Ce resserrement dramaturgique ne rend mise en scène et décors que plus délicats à appréhender. Pour la première Josépha Jeunet choisit l’épure, le strict minimum dans la spatialisation, servi par une intransigeante économie de moyens dans l’occupation et la gestion de l’espace. Avec à la clef un maximum d’acuité visuelle et de pertinence dans l’exposé des sentiments. Pour le second, Frank Aracil crée un univers minéral conciliant légèreté et densité. Une rectitude à la sacralité minimaliste qui ne met par contraste que mieux en valeur la force et la fragilité des protagonistes pris dans l’œil du cyclone des passions. La netteté du dessein dramaturgique se confond avec celle du dessin esthétique définissant les lieux où s’accomplit le destin : la pureté pour ne pas dire l’intransigeance des lignes de force psychologiques se légitime dans la géométrisation sans concession du décor. Son austérité formelle s’habille de la transparence des couleurs et de la sobre élégance des costumes de Véronique Henriot. Et ce sont bien les lumières subtilement harmonisées par Catherine Reverseau qui orchestrent et exacerbent les tensions. Non sans un certain hiératisme initié dès le premier acte par l’inquiétante vidéo crépusculaire de Pierre Levchin. Une lune à l’ambivalence matricielle, Janus femelle gravide d’un amour fusionnel comme des noirs présages de destruction et de folie. Versatilité du destin que rend plus évidente encore la déambulation processionnelle des orantes portant la dépouille de Juliette sur l’autel sacrificiel. Préraphaélites dans l’extatique balancement de leur marche funèbre, elles revêtent ensuite la blanche parure nuptiale avec la délicatesse symboliste d’un Puvis de Chavannes.
© Ludovic Combe
Erminie Blondel s’investie dans cette vision en parfaite héroïne que Mozart n’eut pas renié. Beaux aigus, bien placés dans le médium, personnifiant la force de caractère du personnage et sa tendresse. Belle incarnation d’une passion farouche mais qui sait doser ses effets, elle use d’une projection très sûre servie par un timbre radieux. Le charme opère autant vocalement que théâtralement dans les épisodes parlés. Il lui fallait une Laura volontaire et décidée. Elle la trouve idéalement dans le soprano aux inflexions plus corsées de Liliana Faraon. Nuances, diction et précision des dynamiques lui permettent d’exalter une saine énergie répondant par l’assurance épanouie de ses graves et l’équilibre de sa diction et de son appui, au désarroi amoureux de Juliette. Quand bien même le ténor Samy Camps n’aurait pas démérité, on attendait un Roméo à la projection plus étoffée et aux aigus moins tendus. Le soutien parait sans véritable consistance, trop économe en relief et virilité pour nous convaincre que, plus qu’un soupirant transi, il incarne bien ce fier Montaigu capable de venger son honneur dans le sang.

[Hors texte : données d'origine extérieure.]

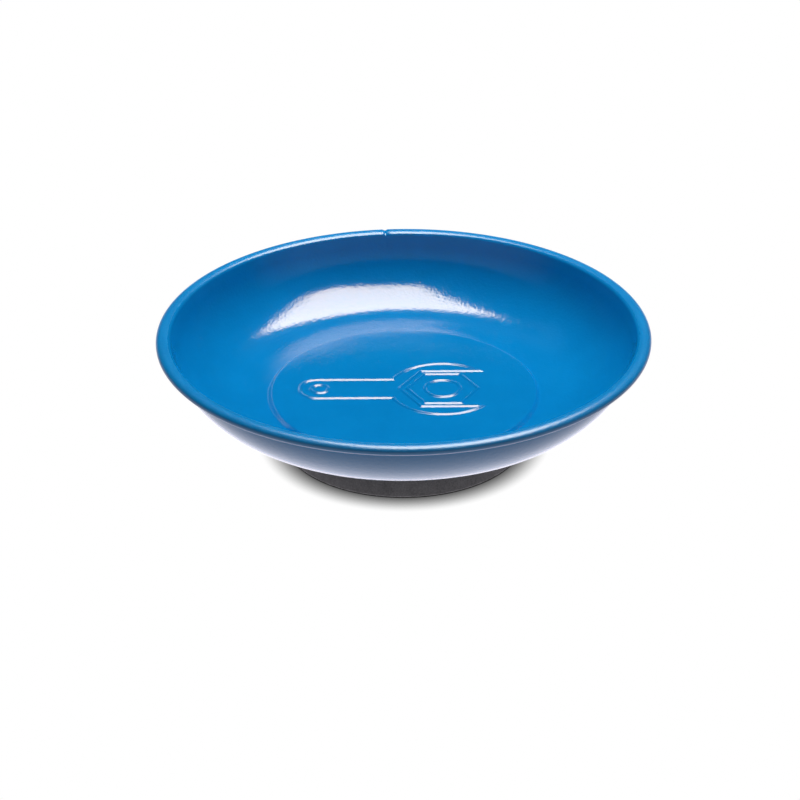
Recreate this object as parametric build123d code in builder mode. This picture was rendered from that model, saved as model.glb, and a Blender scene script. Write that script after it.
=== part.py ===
from build123d import *
import os
from math import atan2, cos, degrees, pi, radians, sin, tan

# A round magnetic parts dish: a pressed steel bowl on a rubber-covered magnet base.
# Millimetres. +Z is up, and the origin is the middle of the face that the dish stands on.
# The emblem in the floor reads from -Y. Each piece is one labelled solid in its own STEP file.

# Driving dimensions of the dish
RIM_RADIUS = 75.0
HEIGHT = 38.1
SHEET = 0.8
FLOOR_TOP = 15.3
WALL_FOOT_RADIUS = 40.0
WALL_FOOT_ANGLE = 10.0
WALL_RADIUS = 25.0
WALL_ANGLE = 74.0
BEAD_WIDTH = 4.4
BEAD_HEIGHT = 3.0
CURL_END_ANGLE = -128.0

# The raised disc in the middle of its floor
STEP_RADIUS = 40.4
STEP_HEIGHT = 1.2
STEP_ANGLE = 45.0
STEP_BROW_RADIUS = 0.9
STEP_FOOT_RADIUS = 0.9

# The raised emblem: an open-ended spanner on a nut, drawn as outlines
LINE_WIDTH = 1.0
LINE_HEIGHT = 0.4
LINE_BEVEL = 0.3
NUT_SIGN_X = 12.0
NUT_SIGN_FLATS = 19.0
NUT_SIGN_BORE = 5.4
JAW_RADIUS = 16.5
JAW_GAP = 2.0
HANDLE_END_X = -32.0
HANDLE_WIDTH = 12.0
HANGING_HOLE_RADIUS = 2.6

# The magnet base
BOOT_RADIUS = 38.0
BOOT_DRAFT = 0.5
BOOT_FLOOR = 2.4
BOOT_EDGE = 0.9
BOOT_TOP_EDGE = 0.4
BOOT_HOLE_RADIUS = 9.0
BOOT_LIP_TOP = 5.5
MAGNET_RADIUS = 34.5
MAGNET_BORE = 12.6
MAGNET_EDGE = 0.5
GASKET = 1.0
GASKET_SETBACK = 0.6
PLATE = 1.6
PLATE_RADIUS = 35.4
PLATE_EDGE = 0.3
WELL_RADIUS = 10.4
WELL_ROOF = 11.6
WELL_MOUTH_BEND = 0.8
WELL_INSIDE_BEND = 0.6

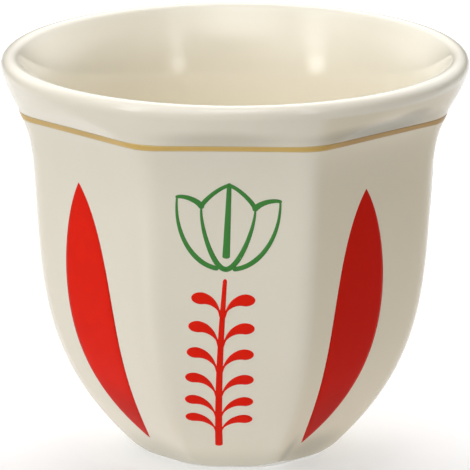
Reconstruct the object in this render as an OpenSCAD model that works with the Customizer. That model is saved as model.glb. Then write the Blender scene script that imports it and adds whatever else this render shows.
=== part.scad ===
// A small handleless coffee cup of glazed porcelain. The body is octagonal, the flared lip and the
// foot are round. A gold line runs below the flare. Four facets carry a tulip over a leafy sprig,
// and the four between them carry a tall leaf.
// Millimetres, +Z up, origin under the middle of the foot. The front facet looks along -Y.

/* [Outside] */
// Overall height, from the foot's sole to the crown of the lip
cup_h = 56.3; // [48:0.1:66]
// Outer diameter of the round lip
rim_d = 65; // [60:0.5:72]
// Width across the flats at the waist
waist_w = 54.8; // [50:0.2:58]
// Height of the waist, where the belly ends and the flare begins
waist_h = 41; // [36:0.5:44]
// Diameter of the foot where it meets the table
foot_d = 25; // [22:0.5:30]
// Radius that rounds the eight upright corners, from the belly up
corner_r = 4.5; // [3:0.5:8]
// Radius that rounds the same corners down at the foot
corner_foot_r = 2; // [1:0.5:6]
// Height at which the corners reach their full radius
corner_full_h = 18; // [8:0.5:30]
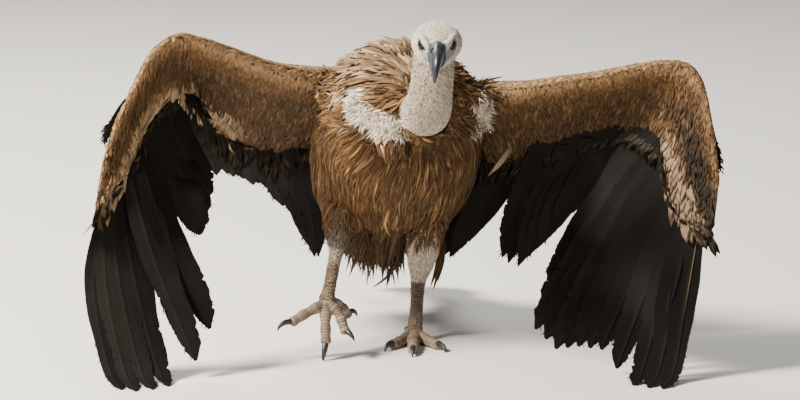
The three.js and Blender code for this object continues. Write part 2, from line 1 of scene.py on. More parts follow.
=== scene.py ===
"""Griffon vulture (Gyps fulvus), life size, striding with its wings half spread.

Design sizes are in millimetres, in the design frame of the solids: +Z up, the bird faces -Y and its left
side is +X. Every mesh is put into the row frame, in metres, when it is made.
"""

import math

import bpy
import numpy as np
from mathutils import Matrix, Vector
from mathutils.bvhtree import BVHTree


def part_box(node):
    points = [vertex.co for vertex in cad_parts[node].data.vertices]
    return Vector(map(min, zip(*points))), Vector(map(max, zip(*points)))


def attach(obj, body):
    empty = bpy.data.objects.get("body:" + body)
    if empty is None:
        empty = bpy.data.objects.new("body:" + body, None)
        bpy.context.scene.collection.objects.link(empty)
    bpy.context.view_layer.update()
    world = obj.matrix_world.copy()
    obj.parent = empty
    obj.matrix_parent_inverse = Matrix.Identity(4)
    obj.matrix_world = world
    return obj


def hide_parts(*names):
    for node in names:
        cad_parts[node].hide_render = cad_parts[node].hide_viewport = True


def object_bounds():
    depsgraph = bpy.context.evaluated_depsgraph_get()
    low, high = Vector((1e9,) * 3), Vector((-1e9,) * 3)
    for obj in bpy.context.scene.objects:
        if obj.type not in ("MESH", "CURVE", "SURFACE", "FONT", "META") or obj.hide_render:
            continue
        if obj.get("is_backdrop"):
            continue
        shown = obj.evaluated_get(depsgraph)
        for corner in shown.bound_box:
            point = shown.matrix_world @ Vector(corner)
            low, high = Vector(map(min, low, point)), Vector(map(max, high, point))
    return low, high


bl_info = {
    "name": "Griffon vulture",
    "version": (1, 0, 0),
    "blender": (4, 5, 0),
    "location": "View3D > Sidebar > Vulture",
    "description": "Builds the skin, plumage, bill, eyes and claws of a life-size griffon vulture",
    "category": "Add Mesh",
}

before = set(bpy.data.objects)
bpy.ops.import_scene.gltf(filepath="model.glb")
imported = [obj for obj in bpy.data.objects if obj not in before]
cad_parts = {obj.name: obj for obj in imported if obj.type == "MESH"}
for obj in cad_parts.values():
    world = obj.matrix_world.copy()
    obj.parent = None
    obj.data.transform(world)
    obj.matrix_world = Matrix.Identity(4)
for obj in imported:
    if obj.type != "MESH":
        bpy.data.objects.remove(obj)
CAD_BOX = [list(corner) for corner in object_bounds()]

# ---- Body plan ----

# [x, y, z, half width, half depth] of each station
TRUNK = [
    [18, -146, 416, 72, 56],
    [6, -104, 420, 120, 92],
    [-6, -45, 398, 146, 126],
    [-8, 5, 350, 150, 143],
    [-18, 65, 277, 146, 146],
    [-26, 135, 217, 127, 122],
    [-30, 200, 192, 94, 86],
    [-30, 252, 184, 58, 50],
]
RUFF = [
    [-126, -84, 432, 28, 32],
    [-86, -68, 456, 39, 38],
    [-32, -48, 484, 46, 44],
    [24, -42, 483, 46, 44],
    [84, -58, 452, 41, 38],
    [130, -76, 428, 28, 30],
]
NECK = [
    [14, -58, 436, 44, 44],
    [24, -112, 430, 43, 43],
    [34, -165, 428, 42, 41],
    [41, -214, 440, 41, 40],
    [46.5, -244, 470, 37, 38],
    [49.5, -256, 506, 36, 36],
    [53, -258, 545, 35, 34],
]
TAIL_COVERTS = [
    [-30, 222, 190, 76, 52],
    [-30, 285, 162, 66, 36],
    [-30, 345, 132, 54, 18],
]
CROP = [
    [-26, -148, 394, 22, 15],
    [-16, -160, 374, 25, 17],
    [-6, -160, 353, 20, 13],
]

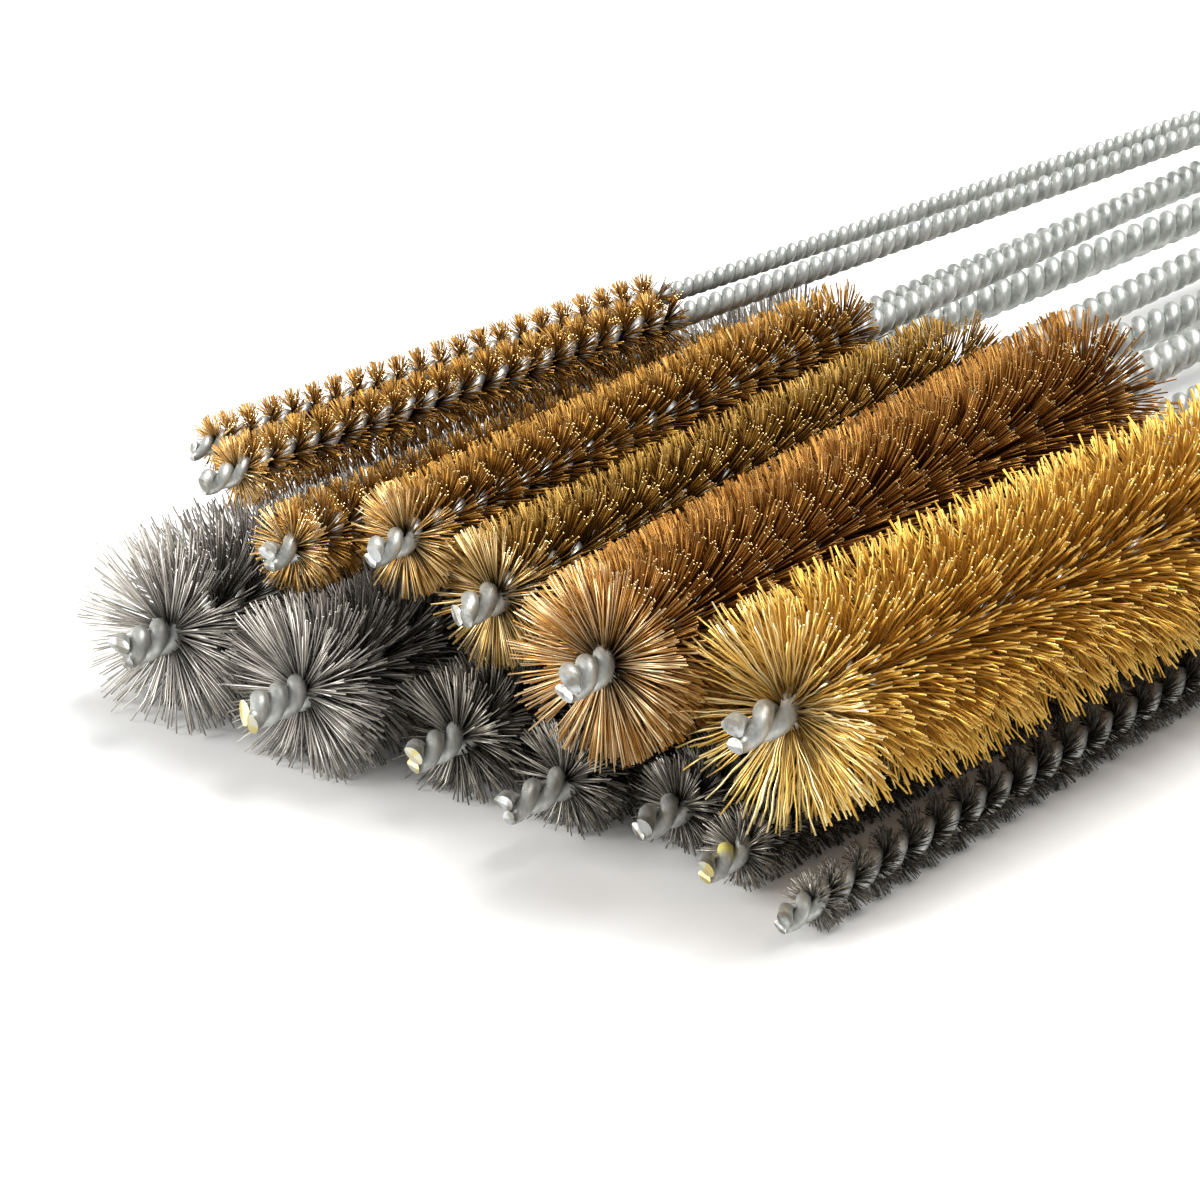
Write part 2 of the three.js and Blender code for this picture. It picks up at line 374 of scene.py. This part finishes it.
def make_mesh(name, points, groups, materials):
    """A mesh from points in millimetres and groups of (faces, material number, smooth). All the faces of a
    group have the same number of corners. If the closed surface encloses a negative volume, every face
    is turned round."""
    centred = points - points.mean(0)
    fans = [faces[:, [0, i, i + 1]] for faces, _, _ in groups for i in range(1, faces.shape[1] - 1)]
    if signed_volume(centred, np.concatenate(fans)) < 0:
        groups = [(faces[:, ::-1], material, smooth) for faces, material, smooth in groups]
    sizes = np.concatenate([np.full(len(faces), faces.shape[1]) for faces, _, _ in groups])
    corners = np.concatenate([faces.ravel() for faces, _, _ in groups]).astype(np.int32)
    mesh = bpy.data.meshes.new(name)
    mesh.vertices.add(len(points))
    mesh.vertices.foreach_set("co", (points * MM).astype(np.float32).ravel())
    mesh.loops.add(len(corners))
    mesh.loops.foreach_set("vertex_index", corners)
    mesh.polygons.add(len(sizes))
    mesh.polygons.foreach_set("loop_start", np.concatenate(([0], np.cumsum(sizes)[:-1])).astype(np.int32))
    numbers = np.concatenate([np.full(len(faces), material) for faces, material, _ in groups])
    mesh.polygons.foreach_set("material_index", numbers.astype(np.int32))
    smooths = np.concatenate([np.full(len(faces), smooth) for faces, _, smooth in groups])
    mesh.polygons.foreach_set("use_smooth", smooths.astype(bool))
    mesh.update(calc_edges=True)
    for material in materials:
        mesh.materials.append(material)
    return mesh


def make_piece(mesh, body, node):
    """Puts a mesh into the scene in place of a CAD node, on the same body."""
    piece = bpy.data.objects.new(mesh.name, mesh)
    bpy.context.scene.collection.objects.link(piece)
    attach(piece, body)
    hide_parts(node)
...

Engagement dont par contraste le baryton Ronan Airault se montre infiniment moins parcimonieux. Le charisme est là, la vaillance confondante aussi, y compris dans le bas de la tessiture flirtant avec la basse. Sa puissante caractérisation du père de Juliette est dotée d’une belle amplitude qu’il gratifie d’une poignante sensibilité dans la scène où, sommet de la tragédie, il menace sa fille. Saluons d’un même élan la profonde humanité du Frère Laurent de Dominique Touzé. Un rôle parlé qui n’en est que plus redoutable eu égard à sa complexité. C’est en effet sur lui, sur la perspicacité de son jeu, de ses talents de tragédien, que repose la fragile crédibilité de l’heureux rebondissement. Si la sincérité et l’intelligence dont son personnage irradie, suffisent à nous convaincre du bien-fondé de l’option, il nous manque peut-être côté scénique un deus ex machina plus flagrant voire plastiquement spectaculaire pour être irréfutablement convaincant.
Convaincante en revanche fut la direction à la sensualité sublimée d’un Pablo Pavon entièrement maître de son orchestre. Sa conduite magnétique fait de ce Roméo et Juliette une machine à rêver d’une précision et d’une cohésion qui en légitime l’intensité poétique au service d’une discrète volupté. Une exigence non dénuée de noblesse et d’élégance. Son Benda témoigne bien de cette passion sans retenue pour un rendu affuté, sans fioriture, mais extrêmement attentif à polir l’expressivité d’un détail. Voilà bien la caractéristique d’une ambition avant tout marquée par la générosité. Les chœurs aussi en firent une affaire de cœur… au risque parfois d’un excès d’empathie des pupitres de sopranos.